◆ THE EXERCISE: Please reproduce every record, keeping each one exactly as written.

(Object data in JSON)
* BEGIN *

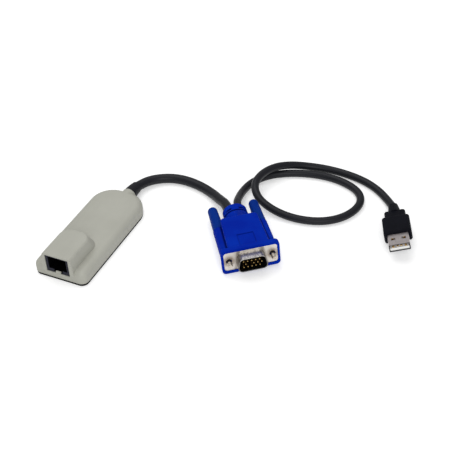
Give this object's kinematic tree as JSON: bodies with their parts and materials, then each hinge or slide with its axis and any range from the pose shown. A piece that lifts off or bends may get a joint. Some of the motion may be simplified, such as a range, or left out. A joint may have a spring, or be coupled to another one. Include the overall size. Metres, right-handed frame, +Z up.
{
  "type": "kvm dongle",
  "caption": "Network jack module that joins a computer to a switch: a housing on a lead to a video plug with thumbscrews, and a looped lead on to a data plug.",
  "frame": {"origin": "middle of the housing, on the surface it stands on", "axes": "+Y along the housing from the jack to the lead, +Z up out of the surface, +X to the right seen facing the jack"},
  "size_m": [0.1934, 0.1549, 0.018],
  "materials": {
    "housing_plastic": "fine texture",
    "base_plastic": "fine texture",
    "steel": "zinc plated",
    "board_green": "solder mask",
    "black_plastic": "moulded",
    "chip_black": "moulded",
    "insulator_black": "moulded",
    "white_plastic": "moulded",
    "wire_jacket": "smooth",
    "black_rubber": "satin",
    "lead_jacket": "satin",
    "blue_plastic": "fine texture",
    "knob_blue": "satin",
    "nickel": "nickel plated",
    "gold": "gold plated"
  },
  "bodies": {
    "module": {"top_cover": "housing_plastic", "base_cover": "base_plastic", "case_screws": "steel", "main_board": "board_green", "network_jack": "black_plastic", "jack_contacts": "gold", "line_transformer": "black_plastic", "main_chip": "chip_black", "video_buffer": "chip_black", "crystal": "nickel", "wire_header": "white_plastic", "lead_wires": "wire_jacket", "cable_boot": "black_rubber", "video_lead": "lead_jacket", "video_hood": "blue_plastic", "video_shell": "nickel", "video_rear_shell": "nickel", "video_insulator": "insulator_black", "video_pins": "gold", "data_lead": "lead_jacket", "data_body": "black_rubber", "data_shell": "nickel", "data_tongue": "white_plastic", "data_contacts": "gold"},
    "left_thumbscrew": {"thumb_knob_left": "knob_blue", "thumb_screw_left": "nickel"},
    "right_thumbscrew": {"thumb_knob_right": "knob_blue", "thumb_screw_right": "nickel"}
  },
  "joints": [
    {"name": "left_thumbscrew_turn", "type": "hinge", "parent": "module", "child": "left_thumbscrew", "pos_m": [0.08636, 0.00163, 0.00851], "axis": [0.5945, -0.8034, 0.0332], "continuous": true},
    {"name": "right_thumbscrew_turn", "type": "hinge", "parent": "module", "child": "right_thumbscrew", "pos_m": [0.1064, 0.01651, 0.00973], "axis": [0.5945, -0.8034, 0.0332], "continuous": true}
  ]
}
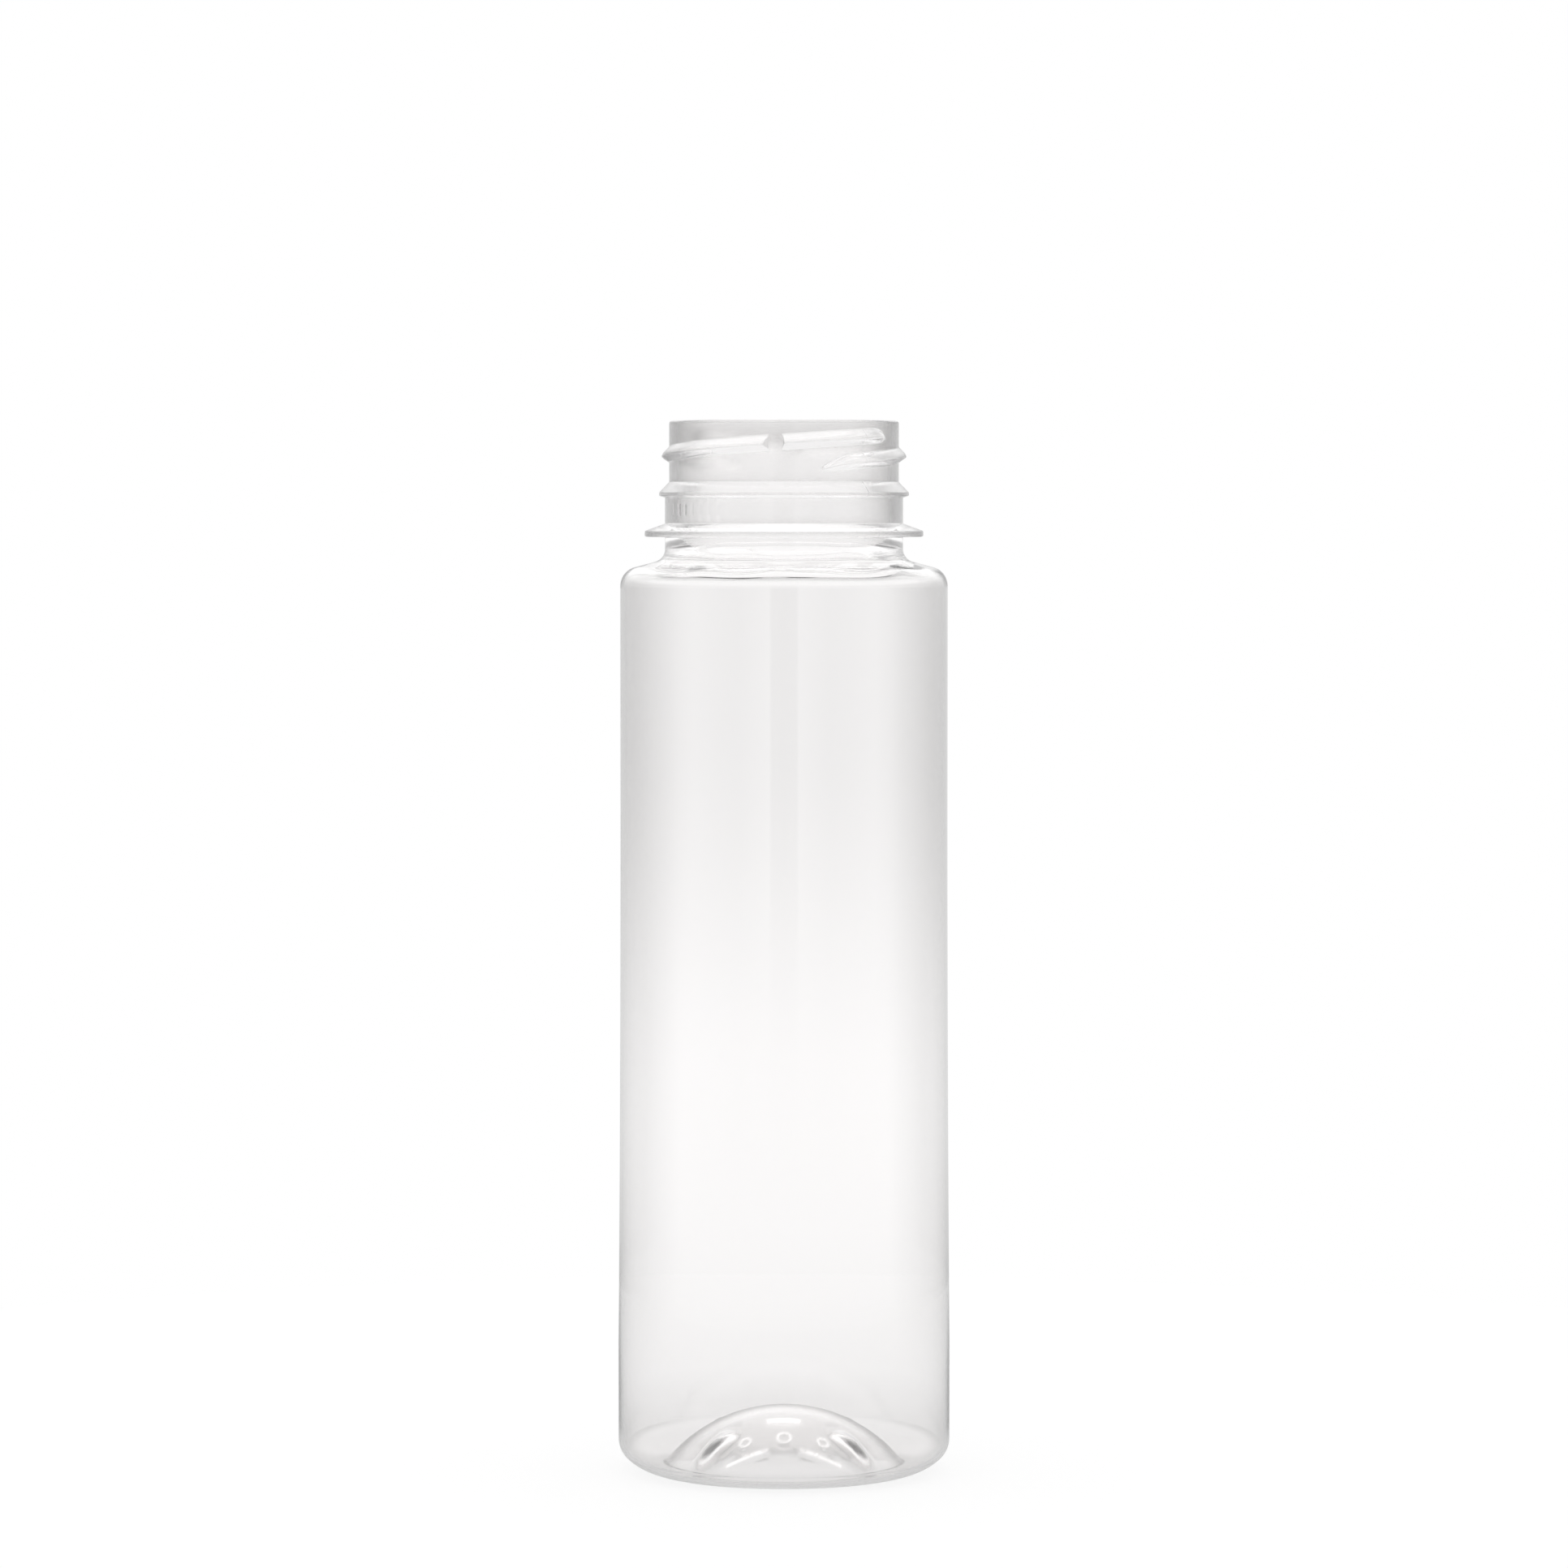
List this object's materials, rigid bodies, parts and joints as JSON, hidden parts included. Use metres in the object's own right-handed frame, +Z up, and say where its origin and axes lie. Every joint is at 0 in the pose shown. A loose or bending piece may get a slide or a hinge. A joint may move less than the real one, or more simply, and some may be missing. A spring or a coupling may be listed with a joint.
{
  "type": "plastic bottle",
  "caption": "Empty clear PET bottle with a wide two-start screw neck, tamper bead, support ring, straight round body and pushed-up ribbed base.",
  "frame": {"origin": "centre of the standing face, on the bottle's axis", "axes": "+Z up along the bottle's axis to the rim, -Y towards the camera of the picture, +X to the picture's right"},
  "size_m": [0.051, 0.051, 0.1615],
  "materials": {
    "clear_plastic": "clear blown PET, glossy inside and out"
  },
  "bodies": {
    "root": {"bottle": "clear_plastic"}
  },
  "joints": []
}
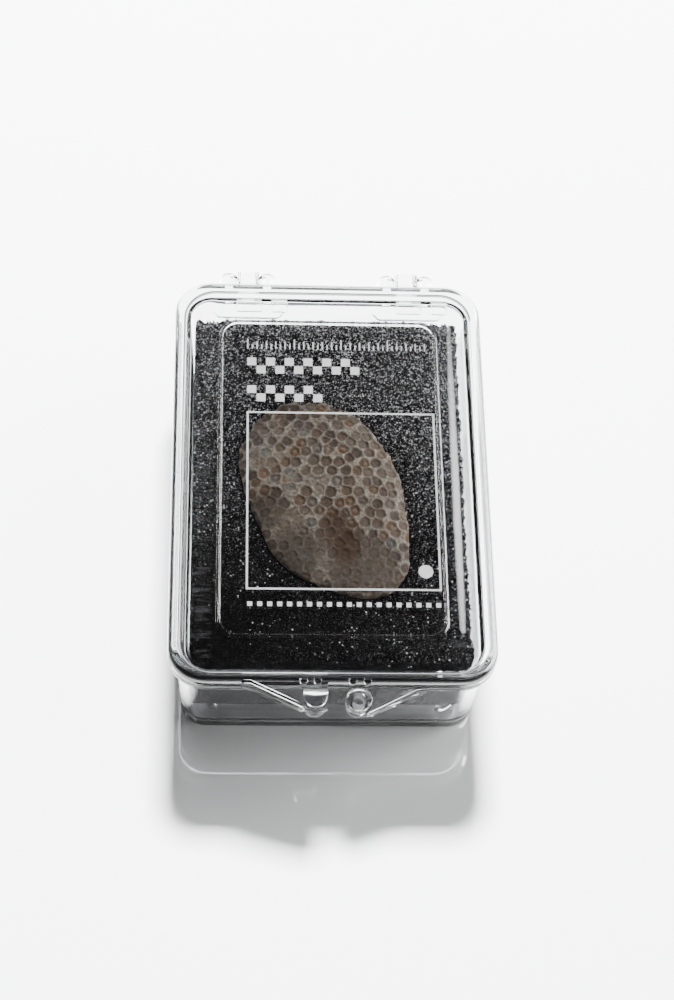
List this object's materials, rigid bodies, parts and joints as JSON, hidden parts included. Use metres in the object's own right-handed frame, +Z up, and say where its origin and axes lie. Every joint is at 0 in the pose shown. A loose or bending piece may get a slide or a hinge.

* END *

◆ ANSWER FOR THIS EXERCISE:
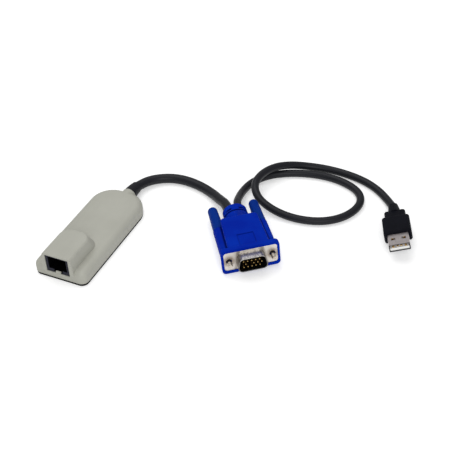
Give this object's kinematic tree as JSON: bodies with their parts and materials, then each hinge or slide with its axis and any range from the pose shown. A piece that lifts off or bends may get a joint. Some of the motion may be simplified, such as a range, or left out. A joint may have a spring, or be coupled to another one. Include the overall size. Metres, right-handed frame, +Z up.
{
  "type": "kvm dongle",
  "caption": "Network jack module that joins a computer to a switch: a housing on a lead to a video plug with thumbscrews, and a looped lead on to a data plug.",
  "frame": {"origin": "middle of the housing, on the surface it stands on", "axes": "+Y along the housing from the jack to the lead, +Z up out of the surface, +X to the right seen facing the jack"},
  "size_m": [0.1934, 0.1549, 0.018],
  "materials": {
    "housing_plastic": "fine texture",
    "base_plastic": "fine texture",
    "steel": "zinc plated",
    "board_green": "solder mask",
    "black_plastic": "moulded",
    "chip_black": "moulded",
    "insulator_black": "moulded",
    "white_plastic": "moulded",
    "wire_jacket": "smooth",
    "black_rubber": "satin",
    "lead_jacket": "satin",
    "blue_plastic": "fine texture",
    "knob_blue": "satin",
    "nickel": "nickel plated",
    "gold": "gold plated"
  },
  "bodies": {
    "module": {"top_cover": "housing_plastic", "base_cover": "base_plastic", "case_screws": "steel", "main_board": "board_green", "network_jack": "black_plastic", "jack_contacts": "gold", "line_transformer": "black_plastic", "main_chip": "chip_black", "video_buffer": "chip_black", "crystal": "nickel", "wire_header": "white_plastic", "lead_wires": "wire_jacket", "cable_boot": "black_rubber", "video_lead": "lead_jacket", "video_hood": "blue_plastic", "video_shell": "nickel", "video_rear_shell": "nickel", "video_insulator": "insulator_black", "video_pins": "gold", "data_lead": "lead_jacket", "data_body": "black_rubber", "data_shell": "nickel", "data_tongue": "white_plastic", "data_contacts": "gold"},
    "left_thumbscrew": {"thumb_knob_left": "knob_blue", "thumb_screw_left": "nickel"},
    "right_thumbscrew": {"thumb_knob_right": "knob_blue", "thumb_screw_right": "nickel"}
  },
  "joints": [
    {"name": "left_thumbscrew_turn", "type": "hinge", "parent": "module", "child": "left_thumbscrew", "pos_m": [0.08636, 0.00163, 0.00851], "axis": [0.5945, -0.8034, 0.0332], "continuous": true},
    {"name": "right_thumbscrew_turn", "type": "hinge", "parent": "module", "child": "right_thumbscrew", "pos_m": [0.1064, 0.01651, 0.00973], "axis": [0.5945, -0.8034, 0.0332], "continuous": true}
  ]
}
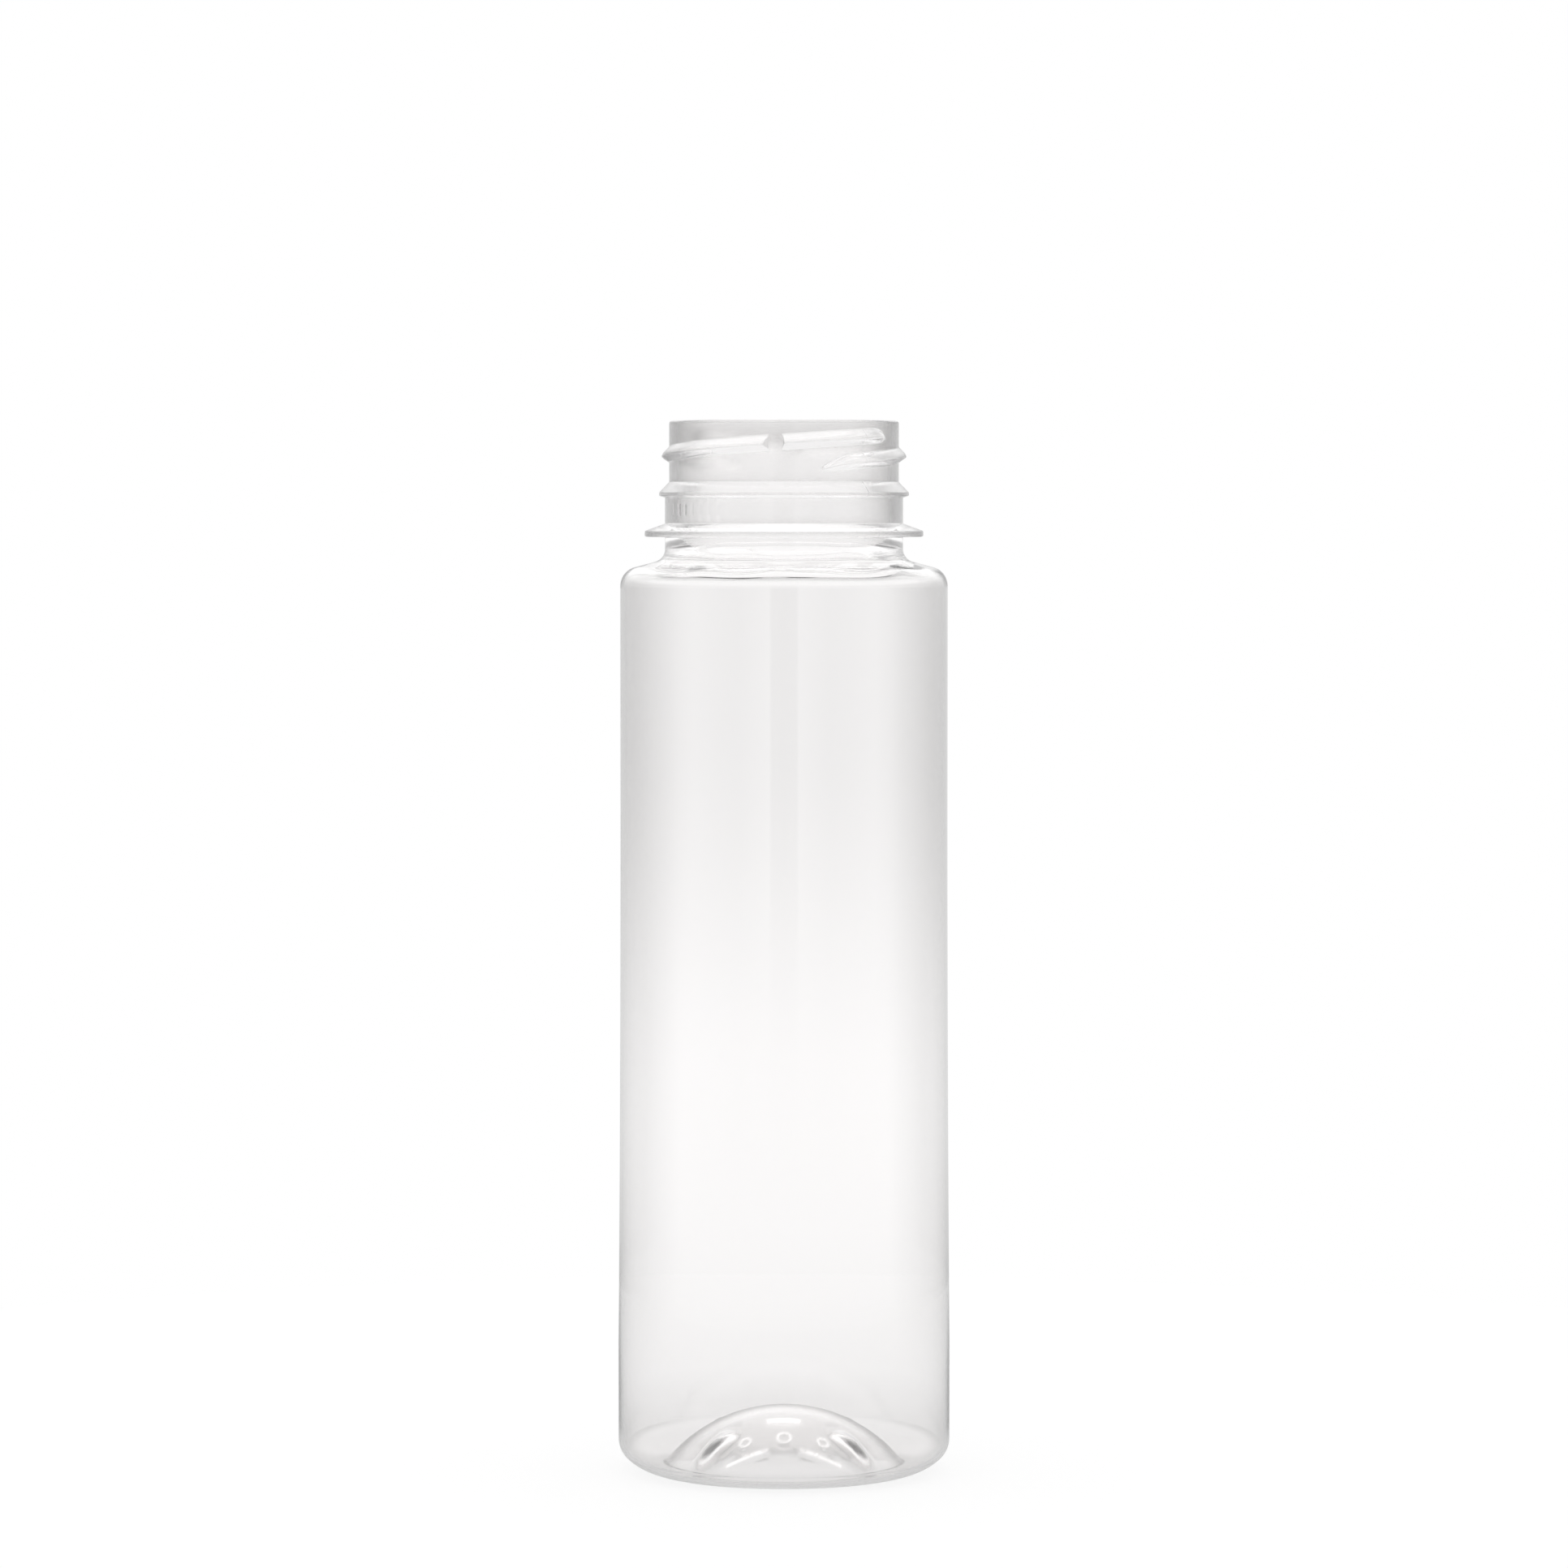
List this object's materials, rigid bodies, parts and joints as JSON, hidden parts included. Use metres in the object's own right-handed frame, +Z up, and say where its origin and axes lie. Every joint is at 0 in the pose shown. A loose or bending piece may get a slide or a hinge. A joint may move less than the real one, or more simply, and some may be missing. A spring or a coupling may be listed with a joint.
{
  "type": "plastic bottle",
  "caption": "Empty clear PET bottle with a wide two-start screw neck, tamper bead, support ring, straight round body and pushed-up ribbed base.",
  "frame": {"origin": "centre of the standing face, on the bottle's axis", "axes": "+Z up along the bottle's axis to the rim, -Y towards the camera of the picture, +X to the picture's right"},
  "size_m": [0.051, 0.051, 0.1615],
  "materials": {
    "clear_plastic": "clear blown PET, glossy inside and out"
  },
  "bodies": {
    "root": {"bottle": "clear_plastic"}
  },
  "joints": []
}
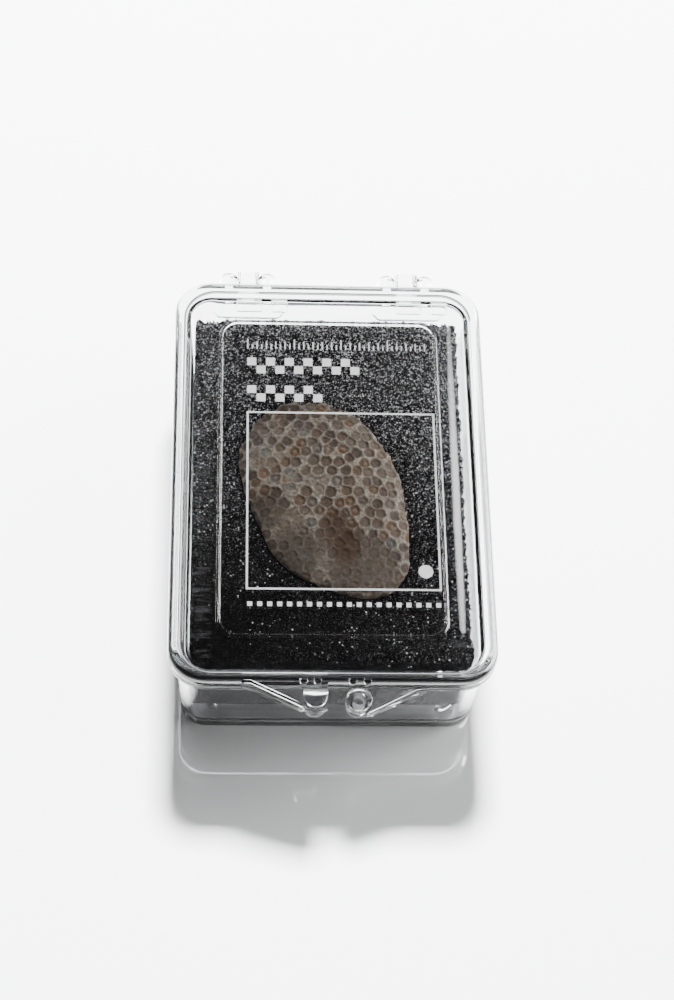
List this object's materials, rigid bodies, parts and joints as JSON, hidden parts included. Use metres in the object's own right-handed frame, +Z up, and say where its origin and axes lie. Every joint is at 0 in the pose shown. A loose or bending piece may get a slide or a hinge.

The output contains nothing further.